What is being asked:
Return a copy of every line in the records that includes the word "joints".
* Begin Information given *
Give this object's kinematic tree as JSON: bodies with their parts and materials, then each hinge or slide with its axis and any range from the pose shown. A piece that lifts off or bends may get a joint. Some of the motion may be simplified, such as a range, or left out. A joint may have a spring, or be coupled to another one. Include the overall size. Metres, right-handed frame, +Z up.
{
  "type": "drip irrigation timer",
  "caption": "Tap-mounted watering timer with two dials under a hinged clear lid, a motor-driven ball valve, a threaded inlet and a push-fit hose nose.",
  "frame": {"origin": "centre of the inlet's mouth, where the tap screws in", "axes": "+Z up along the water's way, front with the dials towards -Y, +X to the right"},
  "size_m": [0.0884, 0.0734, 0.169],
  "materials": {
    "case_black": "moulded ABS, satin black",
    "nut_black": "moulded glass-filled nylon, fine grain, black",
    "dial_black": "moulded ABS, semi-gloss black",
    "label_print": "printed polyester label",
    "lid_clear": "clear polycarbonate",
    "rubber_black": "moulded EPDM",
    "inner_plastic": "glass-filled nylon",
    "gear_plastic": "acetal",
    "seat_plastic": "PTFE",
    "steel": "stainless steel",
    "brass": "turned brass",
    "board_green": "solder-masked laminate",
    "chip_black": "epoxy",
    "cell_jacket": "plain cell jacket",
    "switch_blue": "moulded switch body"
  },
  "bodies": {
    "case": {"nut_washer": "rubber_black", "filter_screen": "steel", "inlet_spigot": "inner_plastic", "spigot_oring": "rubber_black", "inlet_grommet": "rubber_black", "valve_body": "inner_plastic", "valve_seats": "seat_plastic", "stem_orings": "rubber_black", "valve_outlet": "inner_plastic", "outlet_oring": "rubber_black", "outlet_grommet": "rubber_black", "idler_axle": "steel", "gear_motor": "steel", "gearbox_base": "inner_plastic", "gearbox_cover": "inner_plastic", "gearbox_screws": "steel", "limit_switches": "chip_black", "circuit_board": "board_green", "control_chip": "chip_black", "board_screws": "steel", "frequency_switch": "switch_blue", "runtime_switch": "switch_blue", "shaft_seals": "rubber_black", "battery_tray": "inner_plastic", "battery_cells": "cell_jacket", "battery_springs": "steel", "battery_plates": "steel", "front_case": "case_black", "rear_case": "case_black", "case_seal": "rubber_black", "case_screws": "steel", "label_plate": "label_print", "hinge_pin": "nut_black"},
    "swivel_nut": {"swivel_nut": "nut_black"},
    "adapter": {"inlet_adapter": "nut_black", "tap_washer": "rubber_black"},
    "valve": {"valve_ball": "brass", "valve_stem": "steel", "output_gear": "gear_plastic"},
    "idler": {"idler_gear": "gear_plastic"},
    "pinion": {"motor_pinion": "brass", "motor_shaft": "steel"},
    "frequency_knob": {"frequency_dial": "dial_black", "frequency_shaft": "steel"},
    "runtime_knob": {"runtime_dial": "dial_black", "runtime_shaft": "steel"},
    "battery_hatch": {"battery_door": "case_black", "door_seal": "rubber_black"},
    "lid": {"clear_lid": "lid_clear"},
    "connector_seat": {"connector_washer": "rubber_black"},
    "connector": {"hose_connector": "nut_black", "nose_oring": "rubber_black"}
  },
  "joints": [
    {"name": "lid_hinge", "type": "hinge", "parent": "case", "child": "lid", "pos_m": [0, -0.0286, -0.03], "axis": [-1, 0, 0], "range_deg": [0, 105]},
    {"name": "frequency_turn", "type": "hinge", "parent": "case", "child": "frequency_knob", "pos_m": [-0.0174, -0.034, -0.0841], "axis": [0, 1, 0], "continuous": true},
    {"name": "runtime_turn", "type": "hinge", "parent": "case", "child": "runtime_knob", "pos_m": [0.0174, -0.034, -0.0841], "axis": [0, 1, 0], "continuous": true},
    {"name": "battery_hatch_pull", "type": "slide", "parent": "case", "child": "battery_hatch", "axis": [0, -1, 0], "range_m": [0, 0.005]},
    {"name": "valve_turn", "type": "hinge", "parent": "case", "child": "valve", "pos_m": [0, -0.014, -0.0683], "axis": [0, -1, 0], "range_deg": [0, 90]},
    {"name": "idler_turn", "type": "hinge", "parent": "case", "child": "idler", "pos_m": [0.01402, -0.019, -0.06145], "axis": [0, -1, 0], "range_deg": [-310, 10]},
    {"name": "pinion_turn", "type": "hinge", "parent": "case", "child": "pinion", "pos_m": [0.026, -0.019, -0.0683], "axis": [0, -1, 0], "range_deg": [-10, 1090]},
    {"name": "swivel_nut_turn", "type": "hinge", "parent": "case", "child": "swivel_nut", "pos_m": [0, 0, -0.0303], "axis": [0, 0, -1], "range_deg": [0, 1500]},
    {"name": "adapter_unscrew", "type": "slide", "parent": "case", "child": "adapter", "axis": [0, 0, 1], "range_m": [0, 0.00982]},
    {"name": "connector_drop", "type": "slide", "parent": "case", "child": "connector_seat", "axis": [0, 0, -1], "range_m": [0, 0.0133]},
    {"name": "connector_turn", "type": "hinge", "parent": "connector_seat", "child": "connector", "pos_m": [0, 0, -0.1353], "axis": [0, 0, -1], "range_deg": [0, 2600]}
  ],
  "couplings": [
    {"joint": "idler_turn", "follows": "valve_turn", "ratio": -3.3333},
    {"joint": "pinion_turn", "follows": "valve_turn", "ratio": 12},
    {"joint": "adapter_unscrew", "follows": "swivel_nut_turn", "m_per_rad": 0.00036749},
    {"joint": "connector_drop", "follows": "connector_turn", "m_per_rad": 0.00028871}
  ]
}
* End Information given *
* Begin Information given *
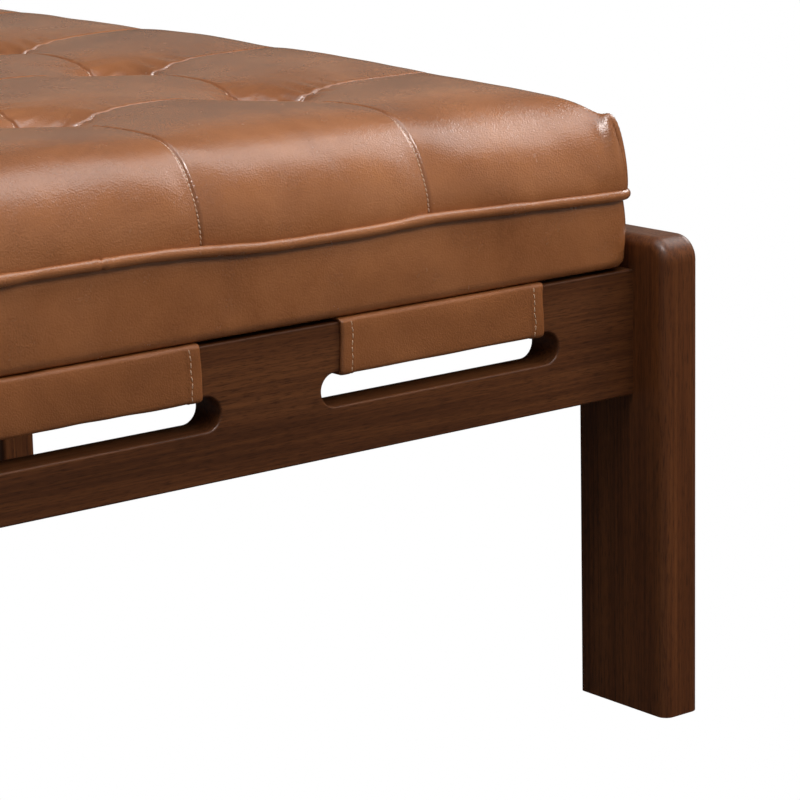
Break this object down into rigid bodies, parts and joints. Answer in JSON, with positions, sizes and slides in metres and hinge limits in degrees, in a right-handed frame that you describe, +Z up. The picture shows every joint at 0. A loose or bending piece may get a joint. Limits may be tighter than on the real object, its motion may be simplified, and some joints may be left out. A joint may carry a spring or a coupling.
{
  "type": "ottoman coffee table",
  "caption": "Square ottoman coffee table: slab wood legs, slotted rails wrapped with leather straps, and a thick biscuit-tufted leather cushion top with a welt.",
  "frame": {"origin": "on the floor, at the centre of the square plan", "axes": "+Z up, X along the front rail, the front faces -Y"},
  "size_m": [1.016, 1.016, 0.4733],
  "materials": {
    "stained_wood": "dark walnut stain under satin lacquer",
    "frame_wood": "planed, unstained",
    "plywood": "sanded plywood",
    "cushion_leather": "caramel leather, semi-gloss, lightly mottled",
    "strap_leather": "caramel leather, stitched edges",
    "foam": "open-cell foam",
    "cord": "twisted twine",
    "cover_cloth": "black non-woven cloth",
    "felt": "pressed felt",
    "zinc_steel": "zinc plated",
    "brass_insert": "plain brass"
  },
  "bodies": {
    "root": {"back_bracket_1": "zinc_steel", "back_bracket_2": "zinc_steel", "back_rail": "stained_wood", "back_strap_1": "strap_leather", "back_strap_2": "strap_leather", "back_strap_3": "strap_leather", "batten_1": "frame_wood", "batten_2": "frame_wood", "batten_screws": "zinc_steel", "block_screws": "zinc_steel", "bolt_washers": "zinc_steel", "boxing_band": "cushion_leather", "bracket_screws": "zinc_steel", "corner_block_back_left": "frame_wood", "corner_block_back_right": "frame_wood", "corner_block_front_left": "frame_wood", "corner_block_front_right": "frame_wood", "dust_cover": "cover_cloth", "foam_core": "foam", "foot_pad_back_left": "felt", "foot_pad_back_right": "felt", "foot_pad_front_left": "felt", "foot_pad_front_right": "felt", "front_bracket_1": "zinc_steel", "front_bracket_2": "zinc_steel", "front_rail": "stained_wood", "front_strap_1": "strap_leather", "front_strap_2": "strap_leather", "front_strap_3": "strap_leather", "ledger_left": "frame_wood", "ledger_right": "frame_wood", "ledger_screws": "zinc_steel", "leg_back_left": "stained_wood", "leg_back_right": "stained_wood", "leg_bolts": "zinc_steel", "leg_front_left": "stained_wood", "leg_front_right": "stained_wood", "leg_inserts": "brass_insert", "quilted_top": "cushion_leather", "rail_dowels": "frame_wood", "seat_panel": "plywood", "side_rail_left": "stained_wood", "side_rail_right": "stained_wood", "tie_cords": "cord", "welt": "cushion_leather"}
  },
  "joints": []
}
* End Information given *
* Begin Information given *
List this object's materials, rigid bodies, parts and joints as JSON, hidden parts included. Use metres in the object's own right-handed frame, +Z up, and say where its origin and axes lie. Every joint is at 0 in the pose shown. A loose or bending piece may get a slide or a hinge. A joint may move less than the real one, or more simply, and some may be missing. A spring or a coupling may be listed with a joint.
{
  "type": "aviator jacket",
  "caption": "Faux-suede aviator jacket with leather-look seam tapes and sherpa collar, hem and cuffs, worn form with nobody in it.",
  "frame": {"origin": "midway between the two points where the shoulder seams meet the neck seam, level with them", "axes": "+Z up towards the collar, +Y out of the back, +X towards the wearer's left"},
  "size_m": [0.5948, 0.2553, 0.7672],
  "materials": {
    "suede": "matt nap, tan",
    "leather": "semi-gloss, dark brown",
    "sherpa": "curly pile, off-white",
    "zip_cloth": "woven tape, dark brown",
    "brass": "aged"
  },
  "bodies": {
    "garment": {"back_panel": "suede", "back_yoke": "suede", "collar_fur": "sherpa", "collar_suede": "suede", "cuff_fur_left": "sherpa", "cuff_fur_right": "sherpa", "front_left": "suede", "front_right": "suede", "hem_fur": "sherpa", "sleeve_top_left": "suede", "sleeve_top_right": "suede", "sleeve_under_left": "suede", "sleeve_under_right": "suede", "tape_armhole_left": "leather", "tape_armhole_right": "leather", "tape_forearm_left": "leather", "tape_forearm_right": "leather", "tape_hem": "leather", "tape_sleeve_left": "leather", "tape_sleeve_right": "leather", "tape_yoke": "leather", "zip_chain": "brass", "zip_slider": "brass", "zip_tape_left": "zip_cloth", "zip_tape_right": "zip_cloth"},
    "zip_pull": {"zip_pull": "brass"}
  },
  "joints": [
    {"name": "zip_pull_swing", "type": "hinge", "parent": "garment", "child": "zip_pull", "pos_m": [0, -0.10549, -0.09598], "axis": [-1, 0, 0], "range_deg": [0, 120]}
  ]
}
* End Information given *
Completed exercise:
  "joints": [
Break this object down into rigid bodies, parts and joints. Answer in JSON, with positions, sizes and slides in metres and hinge limits in degrees, in a right-handed frame that you describe, +Z up. The picture shows every joint at 0. A loose or bending piece may get a joint. Limits may be tighter than on the real object, its motion may be simplified, and some joints may be left out. A joint may carry a spring or a coupling.
  "joints": []
List this object's materials, rigid bodies, parts and joints as JSON, hidden parts included. Use metres in the object's own right-handed frame, +Z up, and say where its origin and axes lie. Every joint is at 0 in the pose shown. A loose or bending piece may get a slide or a hinge. A joint may move less than the real one, or more simply, and some may be missing. A spring or a coupling may be listed with a joint.
  "joints": [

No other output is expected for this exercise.